Anna Biller might be the closest thing cinema has to a one-woman show. As with her other works, The Love Witch sees her produce, write, direct and edit, as well as design the sets and costumes. The result is a richly detailed, and often very funny, feminist parody of lurid ’60s and ’70s horror. Anyone familiar with Hammer Horror will find a lot to love in The Love Witch, which accurately pastiches every trope of these films – right down to the hair, the music, and the extremely stiff, on-the-nose acting. Working with cinematographer M. David Mullen, every frame of The Love Witch is bursting with colour – shot on 35mm and lit in a manner to emulate Technicolor.
As well as the visual and sonic stylings of the era, Biller recreates the highly questionable sexual politics of these films. Her femme fatale protagonist Elaine seeks to ensnare a man who will love her via the power of witchcraft, leaving a trail of bodies in her wake as she’s constantly dissatisfied. This brand of witchcraft posits that women’s value and power lies in their sexuality, and the film makes a point of showing these views as comically outdated.

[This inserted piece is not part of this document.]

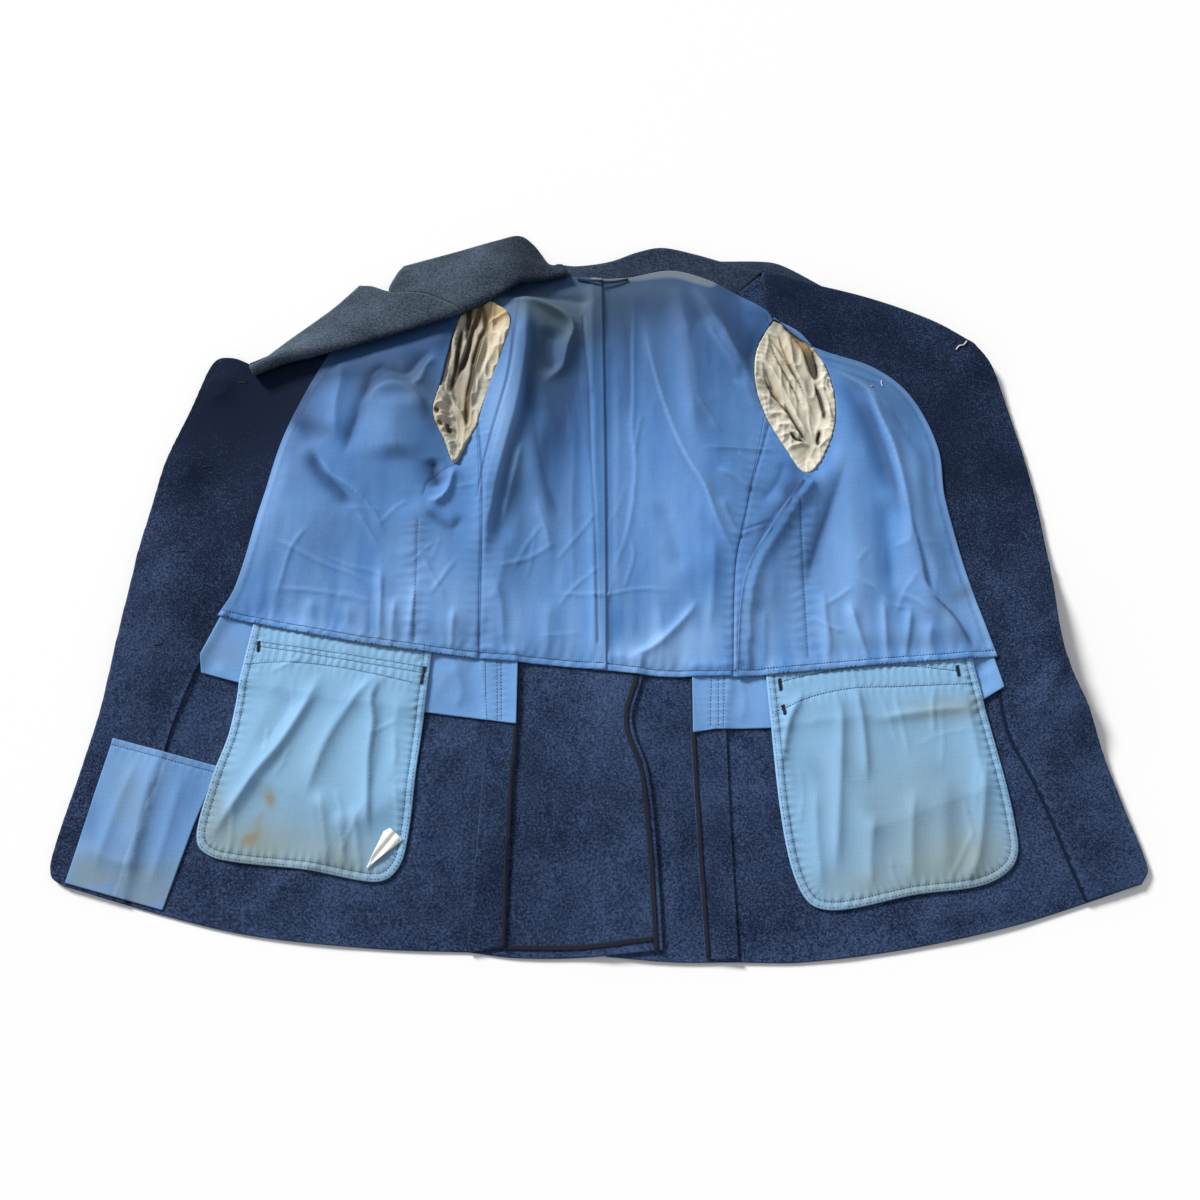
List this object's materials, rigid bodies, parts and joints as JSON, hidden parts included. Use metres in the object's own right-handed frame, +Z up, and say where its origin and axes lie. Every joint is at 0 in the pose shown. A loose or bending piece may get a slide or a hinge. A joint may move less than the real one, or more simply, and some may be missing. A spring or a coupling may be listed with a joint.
{
  "type": "military service tunic laid open",
  "caption": "Blue-grey wool service tunic lying open on its back with its lining, waist stays and inner pocket bags up, left lapel standing in a roll and right lapel tucked under.",
  "frame": {"origin": "middle of the tunic's footprint on the surface that it lies on", "axes": "+X across the hem towards the wearer's left front, which lies on the right, +Y from the hem to the collar, +Z up from the surface through the cloth"},
  "size_m": [1.054, 0.808, 0.0241],
  "materials": {
    "wool": "heather blue-grey wool serge, milled and matt",
    "wool_faded": "the same wool, lightened by wear and light on the worn side of lapel and collar",
    "lining": "sky-blue cotton sateen, creased, faded and a little stained",
    "stay": "light blue cotton twill",
    "pocketing": "pale greenish blue cotton twill, soiled at the lower edges",
    "sleeve_lining": "cream striped cotton, crumpled and yellowed",
    "binding": "near-black bias tape",
    "tag": "white woven tag, torn and bare",
    "brass": "plain dull brass"
  },
  "bodies": {
    "root": {"back_left": "wool", "back_right": "wool", "front_left": "wool", "front_right": "wool", "facing_left": "wool", "facing_right": "wool", "lapel_left": "wool_faded", "lapel_right": "wool", "collar_left": "wool_faded", "collar_back": "wool", "collar_end_right": "wool_faded", "sleeve_left_under": "wool", "sleeve_left_top": "wool", "sleeve_right_under": "wool", "sleeve_right_top": "wool", "sleeve_lining_left": "sleeve_lining", "sleeve_lining_right": "sleeve_lining", "lining_back_left": "lining", "lining_back_right": "lining", "lining_side_right": "lining", "lining_front_left": "lining", "lining_front_right": "lining", "seam_allowance_left": "wool", "seam_allowance_right": "wool", "binding_left": "binding", "binding_right": "binding", "binding_vent": "binding", "binding_hem": "binding", "stay_left": "stay", "stay_right": "stay", "corner_pocket": "stay", "pocket_bag_left": "pocketing", "pocket_bag_left_under": "pocketing", "pocket_bag_right": "pocketing", "pocket_bag_right_under": "pocketing", "torn_tag": "tag", "hanger_loop": "wool", "button_1": "brass", "button_2": "brass", "button_3": "brass", "button_4": "brass"}
  },
  "joints": []
}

The parody is played with a pretty straight face as the actors drop absurd, clichéd turns of phrase at every opportunity. Biller tackles issues of sex and gender relations through a feminist lens, delighting in the absurdity that comes from presenting blatantly patriarchal views to a modern audience in such a context. There’s plenty to unpack here.
A hilarious and pointed examination of sexuality through meticulous retro pastiche with some highly entertaining performances, The Love Witch revels in its blend of thoughtfulness with B-movie camp. Anna Biller, with no digital effects whatsoever, has created an extremely lavish, weird and wonderful modern sexploitation film.
CAST: Samantha Robinson, Gian Keys, Laura Waddell, Jeffrey Vincent Parise, Jared Sanford, Robert Seeley, Jennifer Ingrum
DIRECTOR: Anna Biller
WRITER: Anna Biller
SYNOPSIS: A modern-day witch uses spells and magic to get men to fall in love with her, in a tribute to 1960s pulp novels and Technicolor melodramas.